The ICTF is surrounded by underdeveloped industrial lands to the west in Carson, with residential neighborhoods lying just over the municipal boundary with Long Beach to the east. In fact, the ICTF directly abuts a neighborhood along its northern portion, and lies within one to two blocks from residential homes and school campuses (Webster Elementary and Stephens Middle School) along its remaining mile of length. This proximity to residents and students has been a source of consternation for the local community, which the proposed modernization only exacerbates.

Modernization
Nearly thirty years after the initial development of the ICTF, Union Pacific is now proposing a modernization of the facility. Longstanding concerns from communities near the ICTF have come to a boil in public forums like the upcoming meeting regarding the expansion’s Environmental Impact Report (EIR). The EIR examines a range of alternatives to determine the most effective way to meet the project goals while mitigating negative environmental effects. The primary proposal uses more efficient freight-loading operations and newer technologies to reduce emissions at the ICTF while doubling its capacity all within a smaller footprint.

Intermodal Container Transfer Facility Notice of Preparation: 1.5.2 Cranes/Lift Equipment.
The replacement of wheeled-crane parking operations with container stacking reduces the area required for container storage, which would allow the ICTF to accommodate the increase in overall container storage and throughput while reducing adverse air quality impacts. Also, the efficiency of the electric WSG cranes is expected to reduce the area required for truck chassis and container storage. As a result, the 74 acres that UP currently leases from the Watson Land Company is not expected to be needed for storage and handling of freight and cargo containers. 

While backers of this proposal assert that the modernized ICTF would reduce emissions, there is little to address the greater visual impact, light and noise pollution, and traffic congestion from the expansion. As envisioned by this proposal, greater efficiency would come not just from the fact that as many as twice as many trucks and trains would access the ICTF, but that the facility would use gantries (large metal frameworks for lifting containers) more than three times the size of those currently in use, and would locate them closer to nearby neighborhoods. The Long Beach city council is currently immersed in a discussion about zoning standards for truck yards that is meant to limit some of these visual impacts. But because the ICTF is located outside the city boundaries, those regulations would have little effect.

An Alternative

Given these potential negative impacts, it is understandable that many Westside residents oppose the ICTF expansion, along with several other major port infrastructure projects that literally surround their community. But might there be a third path in the case of the possible ICTF expansion, an alternative that could benefit both residents and our economy? This alternative could simultaneously allow the ICTF expansion to happen, and at the same time lead to the construction of a great community asset for Westside residents that would not be possible otherwise.

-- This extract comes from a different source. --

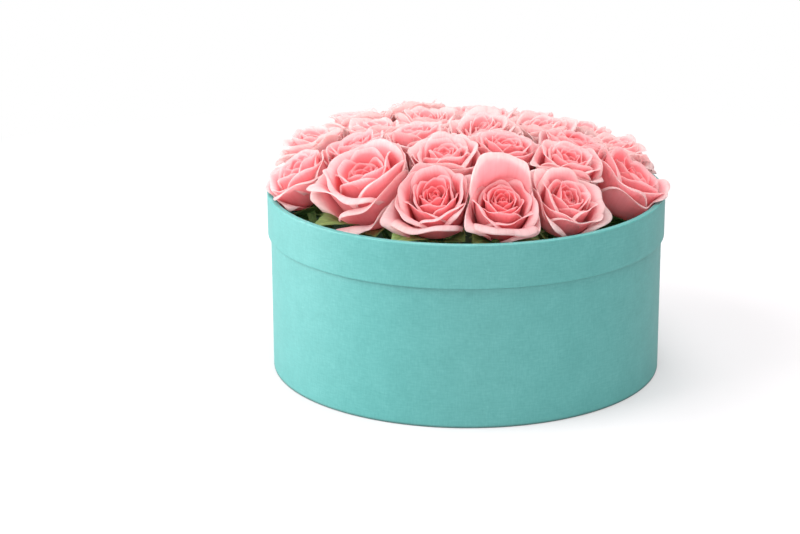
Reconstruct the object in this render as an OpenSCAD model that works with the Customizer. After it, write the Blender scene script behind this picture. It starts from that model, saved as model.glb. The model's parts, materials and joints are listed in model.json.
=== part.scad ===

To continue container transfer functions during construction, the ICTF expansion plan assumes that construction will take place in seven phases over a period of three years. Even so, there would still be diminished capacity during the expansion process. An alternative approach would be to develop an entirely new ICTF to the west of the current facility, on underutilized industrial properties adjacent to the Alameda Corridor. This would allow the current ICTF to operate at capacity until the new facility is completed.

Then, when the new facility is completed, the existing ICTF could be decommissioned and transformed into as park space. This would have the major advantage of creating a large buffer between the new ICTF and the Westside community. Imagine a park nearly 100 acres in size, the fourth-largest in Long Beach, expanding the Westside’s public open space threefold. Instead of residents and students looking at trucks and containers, they would see trees, birds, and soccer balls. It would be a bold initiative, but given that literally billions of dollars are to be invested in various port infrastructure projects, such a relatively modest community-supporting capital improvement would be a good start.

One might imagine that the most significant barrier to this alternative would be the land acquisition necessary to relocate the ICTF. But with nearly 90% of that land either owned or leased by Union Pacific, and the remaining property controlled by just four owners, this obstacle is far from insurmountable. Collectively, the properties in the area have relatively low land value, not least because two-thirds of them have limited development rights due to having been part of an organic landfill.

Precedents
Greater resources were required by the Long Beach Redevelopment Agency to collect the site for the recently-opened Gallery 421 residential complex. The Port of Long Beach had to purchase far more individual properties, and relocate many more businesses, to acquire land for their proposed on-dock rail facility just south of Anaheim Street. When the Port of Los Angeles attempted to expand berths 135-139 northward, they acquired a swath of land nearly a mile long, encompassing dozens of businesses and hundreds of thousands of square feet of building area. An interesting epilogue to this attempted expansion north was that it did not happen; instead, the Los Angeles Port administration is working with the Wilmington community to build a thirty-acre, nine-block-long park. Currently under construction, this “Harry Bridges Boulevard Buffer” will serve as an environmental mitigation for other port-related developments, while providing a great community amenity for residents who have long suffered negative impacts from the port.

From Salt Lake City to Chicago, communities nationwide are relocating rail yards and other goods movement infrastructure to improve operations, consolidate redundant facilities, promote economic development, and address land-use conflicts not so different from those at issue in Long Beach’s Westside. In Los Angeles, one underused rail facility has been transformed into a State Park, while another facility may also be turned into park space. Overall, plenty of precedent exists for the kind of alternatives I am discussing here.

Next Steps

At 6:00pm this evening (October 26), at Silverado Park Social Hall (1545 West 31st Street), the Joint Powers Authority will discuss the ICTF expansion project. It would be helpful to consider at that meeting, as part of their Environmental Impact Report process, alternative proposals like the ones I mention above. We should not squander this opportunity. We can take advantage of the proposed modernization project to relocate the ICTF away from existing neighborhoods and schools, maintain peak operations during construction, and increase long-term capacity, all while creating an expansive greenbelt buffer. This would be a “Western expansion” worth supporting.